PROBLEM DESCRIPTION:
In the material below, find each line holding the string "this" and copy it.

DATASET EXTRACT:
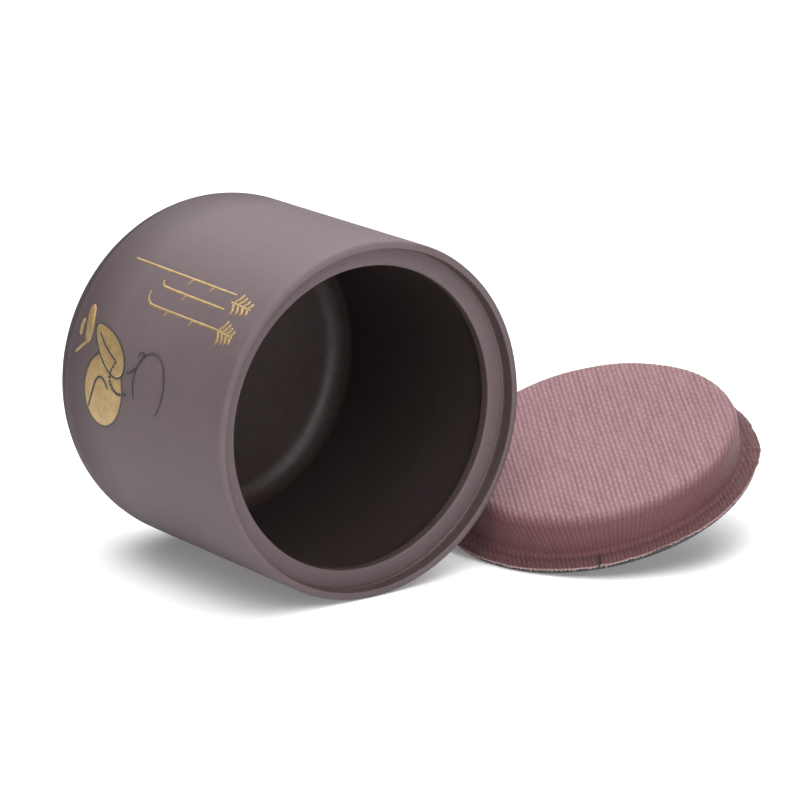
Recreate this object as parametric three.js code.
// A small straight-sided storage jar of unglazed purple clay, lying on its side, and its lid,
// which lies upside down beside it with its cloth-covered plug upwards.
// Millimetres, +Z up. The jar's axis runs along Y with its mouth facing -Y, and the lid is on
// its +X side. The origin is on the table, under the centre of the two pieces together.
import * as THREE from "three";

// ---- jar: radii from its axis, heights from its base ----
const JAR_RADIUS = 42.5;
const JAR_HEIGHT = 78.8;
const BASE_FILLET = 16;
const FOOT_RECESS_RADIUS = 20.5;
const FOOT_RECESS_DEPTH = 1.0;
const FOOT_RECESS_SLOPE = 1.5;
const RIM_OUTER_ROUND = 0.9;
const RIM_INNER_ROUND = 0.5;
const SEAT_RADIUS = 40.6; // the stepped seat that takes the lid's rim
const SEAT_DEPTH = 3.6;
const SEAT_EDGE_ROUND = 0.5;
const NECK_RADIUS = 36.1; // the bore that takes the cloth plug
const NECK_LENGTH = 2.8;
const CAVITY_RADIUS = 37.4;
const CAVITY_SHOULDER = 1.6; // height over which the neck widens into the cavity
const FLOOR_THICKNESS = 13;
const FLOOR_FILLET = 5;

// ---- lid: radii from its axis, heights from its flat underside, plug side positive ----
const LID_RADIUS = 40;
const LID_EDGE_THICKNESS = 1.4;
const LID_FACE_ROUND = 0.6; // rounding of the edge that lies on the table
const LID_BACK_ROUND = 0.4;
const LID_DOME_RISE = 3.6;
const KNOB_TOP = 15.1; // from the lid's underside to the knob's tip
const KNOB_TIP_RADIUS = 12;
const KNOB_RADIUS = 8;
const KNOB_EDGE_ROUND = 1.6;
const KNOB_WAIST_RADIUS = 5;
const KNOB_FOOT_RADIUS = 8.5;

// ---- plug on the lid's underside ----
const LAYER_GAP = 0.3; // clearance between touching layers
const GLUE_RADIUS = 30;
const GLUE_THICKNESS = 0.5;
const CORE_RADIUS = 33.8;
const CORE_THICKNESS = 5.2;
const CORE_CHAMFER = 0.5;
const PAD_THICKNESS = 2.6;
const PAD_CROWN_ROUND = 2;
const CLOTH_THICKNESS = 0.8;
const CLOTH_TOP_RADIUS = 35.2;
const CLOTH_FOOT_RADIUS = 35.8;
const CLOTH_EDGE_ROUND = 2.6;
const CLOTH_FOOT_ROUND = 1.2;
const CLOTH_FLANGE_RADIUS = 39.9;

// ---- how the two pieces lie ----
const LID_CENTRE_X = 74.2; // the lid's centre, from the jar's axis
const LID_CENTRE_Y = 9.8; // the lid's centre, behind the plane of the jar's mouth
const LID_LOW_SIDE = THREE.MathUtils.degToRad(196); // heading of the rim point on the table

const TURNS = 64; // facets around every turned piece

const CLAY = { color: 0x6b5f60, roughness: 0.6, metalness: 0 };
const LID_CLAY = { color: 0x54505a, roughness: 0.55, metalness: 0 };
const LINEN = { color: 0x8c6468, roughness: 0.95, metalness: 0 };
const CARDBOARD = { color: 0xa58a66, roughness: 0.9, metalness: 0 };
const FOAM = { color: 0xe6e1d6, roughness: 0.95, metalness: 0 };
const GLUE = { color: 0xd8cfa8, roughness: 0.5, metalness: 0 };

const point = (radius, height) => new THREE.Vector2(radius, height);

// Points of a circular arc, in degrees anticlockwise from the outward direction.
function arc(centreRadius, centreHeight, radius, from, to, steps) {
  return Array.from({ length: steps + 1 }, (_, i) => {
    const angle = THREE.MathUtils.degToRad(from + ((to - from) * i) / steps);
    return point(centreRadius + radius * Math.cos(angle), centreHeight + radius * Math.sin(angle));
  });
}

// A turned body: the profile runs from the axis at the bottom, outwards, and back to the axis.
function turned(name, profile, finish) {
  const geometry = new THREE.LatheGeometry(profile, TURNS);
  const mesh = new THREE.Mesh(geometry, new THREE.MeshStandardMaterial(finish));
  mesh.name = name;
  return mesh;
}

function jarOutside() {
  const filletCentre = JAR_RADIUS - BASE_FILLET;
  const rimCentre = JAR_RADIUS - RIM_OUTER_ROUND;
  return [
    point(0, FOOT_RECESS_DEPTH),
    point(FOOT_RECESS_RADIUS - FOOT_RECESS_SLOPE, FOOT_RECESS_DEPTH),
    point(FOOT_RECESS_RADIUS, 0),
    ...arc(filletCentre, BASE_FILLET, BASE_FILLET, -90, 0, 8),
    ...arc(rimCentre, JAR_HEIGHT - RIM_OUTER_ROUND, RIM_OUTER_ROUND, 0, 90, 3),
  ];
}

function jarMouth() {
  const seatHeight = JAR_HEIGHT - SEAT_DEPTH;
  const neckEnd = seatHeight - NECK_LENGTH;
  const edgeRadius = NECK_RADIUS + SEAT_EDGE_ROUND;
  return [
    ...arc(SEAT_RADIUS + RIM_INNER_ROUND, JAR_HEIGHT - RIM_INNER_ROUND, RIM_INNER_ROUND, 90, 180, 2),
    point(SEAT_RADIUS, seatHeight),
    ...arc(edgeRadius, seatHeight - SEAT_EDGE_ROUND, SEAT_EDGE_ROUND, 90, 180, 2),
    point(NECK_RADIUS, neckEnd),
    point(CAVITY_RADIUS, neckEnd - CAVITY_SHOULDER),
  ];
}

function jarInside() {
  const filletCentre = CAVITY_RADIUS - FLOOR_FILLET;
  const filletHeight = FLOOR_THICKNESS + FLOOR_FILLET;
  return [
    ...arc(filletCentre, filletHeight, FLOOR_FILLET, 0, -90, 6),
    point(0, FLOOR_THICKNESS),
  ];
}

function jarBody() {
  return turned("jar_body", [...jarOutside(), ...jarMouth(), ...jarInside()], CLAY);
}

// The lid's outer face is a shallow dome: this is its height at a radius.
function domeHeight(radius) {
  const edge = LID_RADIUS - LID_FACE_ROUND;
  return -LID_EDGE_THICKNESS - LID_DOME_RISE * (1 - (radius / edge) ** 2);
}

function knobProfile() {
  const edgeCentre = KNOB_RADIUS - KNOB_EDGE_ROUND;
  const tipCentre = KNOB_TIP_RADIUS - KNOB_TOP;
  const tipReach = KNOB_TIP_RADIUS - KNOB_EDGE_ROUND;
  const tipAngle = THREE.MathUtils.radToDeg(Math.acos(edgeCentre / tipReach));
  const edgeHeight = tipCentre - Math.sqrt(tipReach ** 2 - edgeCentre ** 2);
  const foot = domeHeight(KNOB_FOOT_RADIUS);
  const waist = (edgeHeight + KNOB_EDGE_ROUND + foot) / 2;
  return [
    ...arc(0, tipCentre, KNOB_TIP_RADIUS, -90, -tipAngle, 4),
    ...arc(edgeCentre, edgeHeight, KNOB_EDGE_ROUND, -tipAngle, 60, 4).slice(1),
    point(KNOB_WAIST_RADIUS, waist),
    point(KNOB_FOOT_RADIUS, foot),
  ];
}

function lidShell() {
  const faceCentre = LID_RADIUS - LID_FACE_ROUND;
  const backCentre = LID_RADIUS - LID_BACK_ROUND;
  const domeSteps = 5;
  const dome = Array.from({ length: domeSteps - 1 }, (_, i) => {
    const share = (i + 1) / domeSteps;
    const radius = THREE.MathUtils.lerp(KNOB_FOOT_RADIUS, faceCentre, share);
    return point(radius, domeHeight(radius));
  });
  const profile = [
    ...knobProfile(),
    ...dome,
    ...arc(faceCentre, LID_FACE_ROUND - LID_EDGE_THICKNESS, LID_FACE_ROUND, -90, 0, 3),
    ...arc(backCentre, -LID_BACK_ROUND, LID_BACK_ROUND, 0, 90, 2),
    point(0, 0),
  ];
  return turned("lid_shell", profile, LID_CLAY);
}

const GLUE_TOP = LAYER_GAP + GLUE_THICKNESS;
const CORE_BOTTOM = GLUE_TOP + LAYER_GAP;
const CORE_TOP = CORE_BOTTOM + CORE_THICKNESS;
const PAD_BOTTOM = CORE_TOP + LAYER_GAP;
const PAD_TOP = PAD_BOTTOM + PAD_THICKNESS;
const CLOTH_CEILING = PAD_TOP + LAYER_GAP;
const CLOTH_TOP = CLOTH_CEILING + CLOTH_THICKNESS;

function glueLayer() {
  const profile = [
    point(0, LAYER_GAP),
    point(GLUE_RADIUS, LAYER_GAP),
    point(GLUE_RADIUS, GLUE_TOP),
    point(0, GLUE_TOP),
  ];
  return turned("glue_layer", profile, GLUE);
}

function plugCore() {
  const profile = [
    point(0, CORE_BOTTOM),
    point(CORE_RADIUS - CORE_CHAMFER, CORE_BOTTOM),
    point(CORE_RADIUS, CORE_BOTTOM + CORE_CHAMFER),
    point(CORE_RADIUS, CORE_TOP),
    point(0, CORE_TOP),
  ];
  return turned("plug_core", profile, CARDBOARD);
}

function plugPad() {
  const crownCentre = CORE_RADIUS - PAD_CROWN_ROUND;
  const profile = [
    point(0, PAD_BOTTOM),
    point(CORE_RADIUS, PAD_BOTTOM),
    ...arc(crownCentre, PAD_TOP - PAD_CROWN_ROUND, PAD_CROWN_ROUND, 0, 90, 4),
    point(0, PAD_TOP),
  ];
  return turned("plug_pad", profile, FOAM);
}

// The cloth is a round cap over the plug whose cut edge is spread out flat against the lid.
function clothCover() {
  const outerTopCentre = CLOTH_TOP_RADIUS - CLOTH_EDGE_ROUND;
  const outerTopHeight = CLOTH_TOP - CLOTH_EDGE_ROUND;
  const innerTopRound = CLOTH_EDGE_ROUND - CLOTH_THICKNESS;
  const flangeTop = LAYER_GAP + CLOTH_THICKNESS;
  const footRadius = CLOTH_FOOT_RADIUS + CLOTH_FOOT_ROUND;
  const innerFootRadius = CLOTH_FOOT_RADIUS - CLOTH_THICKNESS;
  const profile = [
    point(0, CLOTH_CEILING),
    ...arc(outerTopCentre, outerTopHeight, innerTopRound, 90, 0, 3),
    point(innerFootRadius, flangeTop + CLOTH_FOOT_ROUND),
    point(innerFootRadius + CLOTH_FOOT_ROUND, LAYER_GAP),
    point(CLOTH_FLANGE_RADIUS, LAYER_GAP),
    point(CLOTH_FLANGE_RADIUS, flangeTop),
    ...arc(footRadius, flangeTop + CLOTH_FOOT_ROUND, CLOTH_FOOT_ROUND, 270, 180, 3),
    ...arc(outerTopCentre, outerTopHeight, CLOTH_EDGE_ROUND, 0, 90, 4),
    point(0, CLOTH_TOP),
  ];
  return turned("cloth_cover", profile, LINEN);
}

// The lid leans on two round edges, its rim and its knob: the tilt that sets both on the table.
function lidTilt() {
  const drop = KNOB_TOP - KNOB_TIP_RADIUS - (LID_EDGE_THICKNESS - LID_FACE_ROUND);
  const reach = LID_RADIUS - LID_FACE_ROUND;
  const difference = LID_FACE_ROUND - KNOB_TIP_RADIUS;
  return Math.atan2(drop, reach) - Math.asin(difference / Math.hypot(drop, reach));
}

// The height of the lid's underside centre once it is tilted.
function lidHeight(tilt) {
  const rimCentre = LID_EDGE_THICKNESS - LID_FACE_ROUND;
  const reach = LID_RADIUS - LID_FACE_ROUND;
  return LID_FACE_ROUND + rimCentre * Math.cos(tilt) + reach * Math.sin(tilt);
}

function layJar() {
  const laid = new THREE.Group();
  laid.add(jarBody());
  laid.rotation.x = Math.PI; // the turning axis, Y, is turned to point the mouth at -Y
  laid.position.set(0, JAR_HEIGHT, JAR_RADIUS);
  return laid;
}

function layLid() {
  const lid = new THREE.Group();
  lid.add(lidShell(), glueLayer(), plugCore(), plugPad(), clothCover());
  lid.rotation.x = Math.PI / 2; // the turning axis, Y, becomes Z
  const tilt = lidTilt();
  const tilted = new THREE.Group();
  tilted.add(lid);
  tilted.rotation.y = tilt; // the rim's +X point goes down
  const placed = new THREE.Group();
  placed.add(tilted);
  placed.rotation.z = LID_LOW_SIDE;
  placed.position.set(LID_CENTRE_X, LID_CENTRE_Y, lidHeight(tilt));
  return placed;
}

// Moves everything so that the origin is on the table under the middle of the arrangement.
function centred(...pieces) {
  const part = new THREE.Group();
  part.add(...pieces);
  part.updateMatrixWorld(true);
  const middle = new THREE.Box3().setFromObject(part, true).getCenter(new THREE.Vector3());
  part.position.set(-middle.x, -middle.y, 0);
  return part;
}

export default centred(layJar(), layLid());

PROBLEM SOLUTION:
Recreate this object as parametric three.js code.
// The lid's outer face is a shallow dome: this is its height at a radius.